I just briefly want to mention that the reason strings raise up or down in pitch is because of loosening or tightening the string tension. This is accomplished by basically increasing the number of wraps a string has around the tuning peg, or decreasing the number of wraps around the tuning peg.
Often times, when the pitch adjustment is slight, you won’t need a full wrap in either direction because your string might not be too far out of tune. But there will be times when your string is so out of tune that you will have to make several turns in a certain direction in order to loosen or tighten the string enough to bring it to pitch.
The best thing to do is to use your ear along with your chromatic tuner to hear when a string is lowering in pitch, or becoming higher in pitch, and use that, along with the discussion on pitches and their order in this article, to bring your string up or down to the correct pitch.
I made this guide for any guitar with standard tuners, it will work for guitars with locking tuners as well. A word of caution: guitars equipped with locking nuts and Floyd Rose bridges require additional directions. Another article will cover that topic.

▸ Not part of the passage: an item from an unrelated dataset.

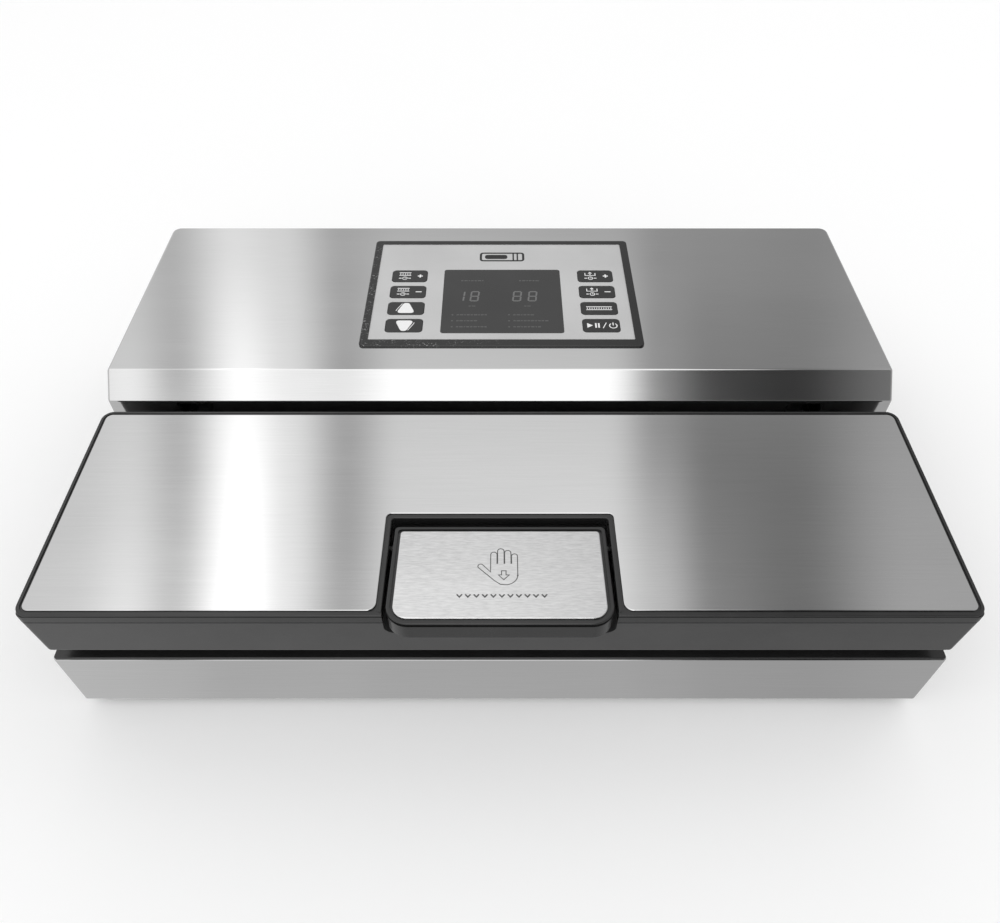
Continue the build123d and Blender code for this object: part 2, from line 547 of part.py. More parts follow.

You are going to break a few strings before you figure out the entire tuning process. You’re new at this. Allow yourself some wiggle room to get it right. My students often break strings because they tune the guitar strings too high in pitch. My tip for that is to either wear a pair of protective glasses, or keep your head far enough away from the guitar to avoid injury. But don’t take that as a bad omen. Stick with it and you’ll quickly learn how to tune your guitar. Also, stock up on a few extra sets of strings. Trust me, you’ll never regret having some spares lying around just in case.
I hope this helps everyone, and happy tuning!